**Task description:** The listing must be reproduced in full, exactly as it stands.
*** Provided material ***
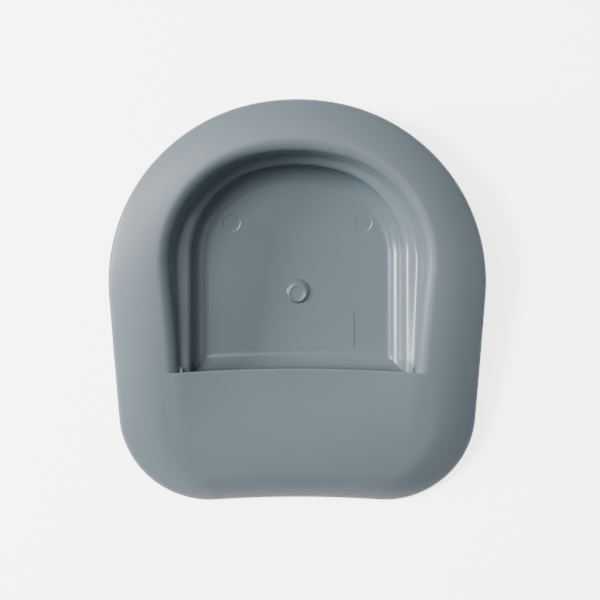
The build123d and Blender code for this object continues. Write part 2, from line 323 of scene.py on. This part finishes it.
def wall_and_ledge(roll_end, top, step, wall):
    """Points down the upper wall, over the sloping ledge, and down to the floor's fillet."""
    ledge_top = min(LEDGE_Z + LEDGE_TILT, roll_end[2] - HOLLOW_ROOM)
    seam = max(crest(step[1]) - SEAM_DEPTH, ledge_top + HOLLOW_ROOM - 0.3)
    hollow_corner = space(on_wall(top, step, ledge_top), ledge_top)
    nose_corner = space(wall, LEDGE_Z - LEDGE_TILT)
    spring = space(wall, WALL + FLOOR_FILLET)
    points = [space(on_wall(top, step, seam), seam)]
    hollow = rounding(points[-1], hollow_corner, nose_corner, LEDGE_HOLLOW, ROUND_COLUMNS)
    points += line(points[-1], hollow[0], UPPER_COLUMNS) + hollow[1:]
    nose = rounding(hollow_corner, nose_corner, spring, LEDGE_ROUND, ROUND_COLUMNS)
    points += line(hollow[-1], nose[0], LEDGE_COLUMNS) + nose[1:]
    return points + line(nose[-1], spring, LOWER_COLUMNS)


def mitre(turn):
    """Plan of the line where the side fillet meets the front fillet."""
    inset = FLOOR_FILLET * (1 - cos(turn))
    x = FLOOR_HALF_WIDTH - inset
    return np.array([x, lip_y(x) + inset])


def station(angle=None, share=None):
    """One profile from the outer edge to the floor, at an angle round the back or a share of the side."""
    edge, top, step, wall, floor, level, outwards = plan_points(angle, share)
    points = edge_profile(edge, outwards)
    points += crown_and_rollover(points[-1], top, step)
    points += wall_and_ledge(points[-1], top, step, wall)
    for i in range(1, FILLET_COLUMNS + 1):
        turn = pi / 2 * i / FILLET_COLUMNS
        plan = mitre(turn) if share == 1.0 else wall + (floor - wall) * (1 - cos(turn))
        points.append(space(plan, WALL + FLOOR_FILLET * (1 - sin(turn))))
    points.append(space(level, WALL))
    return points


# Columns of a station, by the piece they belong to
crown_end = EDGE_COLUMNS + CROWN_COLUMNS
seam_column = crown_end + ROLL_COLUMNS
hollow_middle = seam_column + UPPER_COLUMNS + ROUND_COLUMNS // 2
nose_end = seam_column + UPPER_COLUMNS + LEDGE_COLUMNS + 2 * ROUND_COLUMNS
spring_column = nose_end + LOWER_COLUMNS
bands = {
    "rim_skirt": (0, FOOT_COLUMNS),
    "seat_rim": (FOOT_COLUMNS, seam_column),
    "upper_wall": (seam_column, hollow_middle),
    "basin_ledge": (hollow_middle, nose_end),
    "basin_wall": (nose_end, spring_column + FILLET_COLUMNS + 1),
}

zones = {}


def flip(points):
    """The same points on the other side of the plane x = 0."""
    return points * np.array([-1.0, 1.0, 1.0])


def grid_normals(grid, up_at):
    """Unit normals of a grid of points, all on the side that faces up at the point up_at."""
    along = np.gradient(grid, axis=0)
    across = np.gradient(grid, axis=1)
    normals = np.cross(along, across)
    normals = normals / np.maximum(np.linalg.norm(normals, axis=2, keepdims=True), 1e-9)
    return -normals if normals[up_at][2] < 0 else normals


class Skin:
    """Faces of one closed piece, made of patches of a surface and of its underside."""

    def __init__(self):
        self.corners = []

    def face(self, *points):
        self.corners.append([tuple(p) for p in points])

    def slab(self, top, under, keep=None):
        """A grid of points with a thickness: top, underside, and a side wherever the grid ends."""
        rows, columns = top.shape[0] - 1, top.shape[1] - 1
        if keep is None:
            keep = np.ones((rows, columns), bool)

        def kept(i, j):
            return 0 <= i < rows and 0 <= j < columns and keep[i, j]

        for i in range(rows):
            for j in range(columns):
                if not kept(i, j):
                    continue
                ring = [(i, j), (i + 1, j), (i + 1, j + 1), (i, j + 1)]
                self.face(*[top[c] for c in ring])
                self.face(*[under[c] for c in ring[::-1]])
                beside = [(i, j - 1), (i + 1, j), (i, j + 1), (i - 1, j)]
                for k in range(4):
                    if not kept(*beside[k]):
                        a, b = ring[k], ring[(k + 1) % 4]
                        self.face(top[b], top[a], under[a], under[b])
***
**Response for this exercise:**
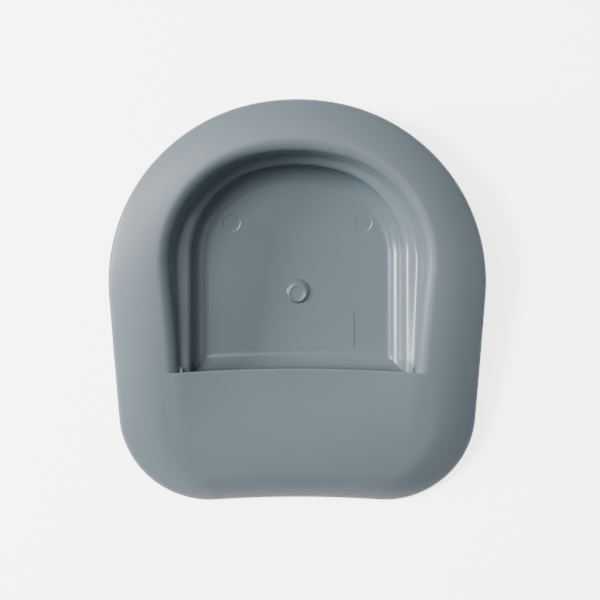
The build123d and Blender code for this object continues. Write part 2, from line 323 of scene.py on. This part finishes it.
def wall_and_ledge(roll_end, top, step, wall):
    """Points down the upper wall, over the sloping ledge, and down to the floor's fillet."""
    ledge_top = min(LEDGE_Z + LEDGE_TILT, roll_end[2] - HOLLOW_ROOM)
    seam = max(crest(step[1]) - SEAM_DEPTH, ledge_top + HOLLOW_ROOM - 0.3)
    hollow_corner = space(on_wall(top, step, ledge_top), ledge_top)
    nose_corner = space(wall, LEDGE_Z - LEDGE_TILT)
    spring = space(wall, WALL + FLOOR_FILLET)
    points = [space(on_wall(top, step, seam), seam)]
    hollow = rounding(points[-1], hollow_corner, nose_corner, LEDGE_HOLLOW, ROUND_COLUMNS)
    points += line(points[-1], hollow[0], UPPER_COLUMNS) + hollow[1:]
    nose = rounding(hollow_corner, nose_corner, spring, LEDGE_ROUND, ROUND_COLUMNS)
    points += line(hollow[-1], nose[0], LEDGE_COLUMNS) + nose[1:]
    return points + line(nose[-1], spring, LOWER_COLUMNS)


def mitre(turn):
    """Plan of the line where the side fillet meets the front fillet."""
    inset = FLOOR_FILLET * (1 - cos(turn))
    x = FLOOR_HALF_WIDTH - inset
    return np.array([x, lip_y(x) + inset])


def station(angle=None, share=None):
    """One profile from the outer edge to the floor, at an angle round the back or a share of the side."""
    edge, top, step, wall, floor, level, outwards = plan_points(angle, share)
    points = edge_profile(edge, outwards)
    points += crown_and_rollover(points[-1], top, step)
    points += wall_and_ledge(points[-1], top, step, wall)
    for i in range(1, FILLET_COLUMNS + 1):
        turn = pi / 2 * i / FILLET_COLUMNS
        plan = mitre(turn) if share == 1.0 else wall + (floor - wall) * (1 - cos(turn))
        points.append(space(plan, WALL + FLOOR_FILLET * (1 - sin(turn))))
    points.append(space(level, WALL))
    return points


# Columns of a station, by the piece they belong to
crown_end = EDGE_COLUMNS + CROWN_COLUMNS
seam_column = crown_end + ROLL_COLUMNS
hollow_middle = seam_column + UPPER_COLUMNS + ROUND_COLUMNS // 2
nose_end = seam_column + UPPER_COLUMNS + LEDGE_COLUMNS + 2 * ROUND_COLUMNS
spring_column = nose_end + LOWER_COLUMNS
bands = {
    "rim_skirt": (0, FOOT_COLUMNS),
    "seat_rim": (FOOT_COLUMNS, seam_column),
    "upper_wall": (seam_column, hollow_middle),
    "basin_ledge": (hollow_middle, nose_end),
    "basin_wall": (nose_end, spring_column + FILLET_COLUMNS + 1),
}

zones = {}


def flip(points):
    """The same points on the other side of the plane x = 0."""
    return points * np.array([-1.0, 1.0, 1.0])


def grid_normals(grid, up_at):
    """Unit normals of a grid of points, all on the side that faces up at the point up_at."""
    along = np.gradient(grid, axis=0)
    across = np.gradient(grid, axis=1)
    normals = np.cross(along, across)
    normals = normals / np.maximum(np.linalg.norm(normals, axis=2, keepdims=True), 1e-9)
    return -normals if normals[up_at][2] < 0 else normals


class Skin:
    """Faces of one closed piece, made of patches of a surface and of its underside."""

    def __init__(self):
        self.corners = []

    def face(self, *points):
        self.corners.append([tuple(p) for p in points])

    def slab(self, top, under, keep=None):
        """A grid of points with a thickness: top, underside, and a side wherever the grid ends."""
        rows, columns = top.shape[0] - 1, top.shape[1] - 1
        if keep is None:
            keep = np.ones((rows, columns), bool)

        def kept(i, j):
            return 0 <= i < rows and 0 <= j < columns and keep[i, j]

        for i in range(rows):
            for j in range(columns):
                if not kept(i, j):
                    continue
                ring = [(i, j), (i + 1, j), (i + 1, j + 1), (i, j + 1)]
                self.face(*[top[c] for c in ring])
                self.face(*[under[c] for c in ring[::-1]])
                beside = [(i, j - 1), (i + 1, j), (i, j + 1), (i - 1, j)]
                for k in range(4):
                    if not kept(*beside[k]):
                        a, b = ring[k], ring[(k + 1) % 4]
                        self.face(top[b], top[a], under[a], under[b])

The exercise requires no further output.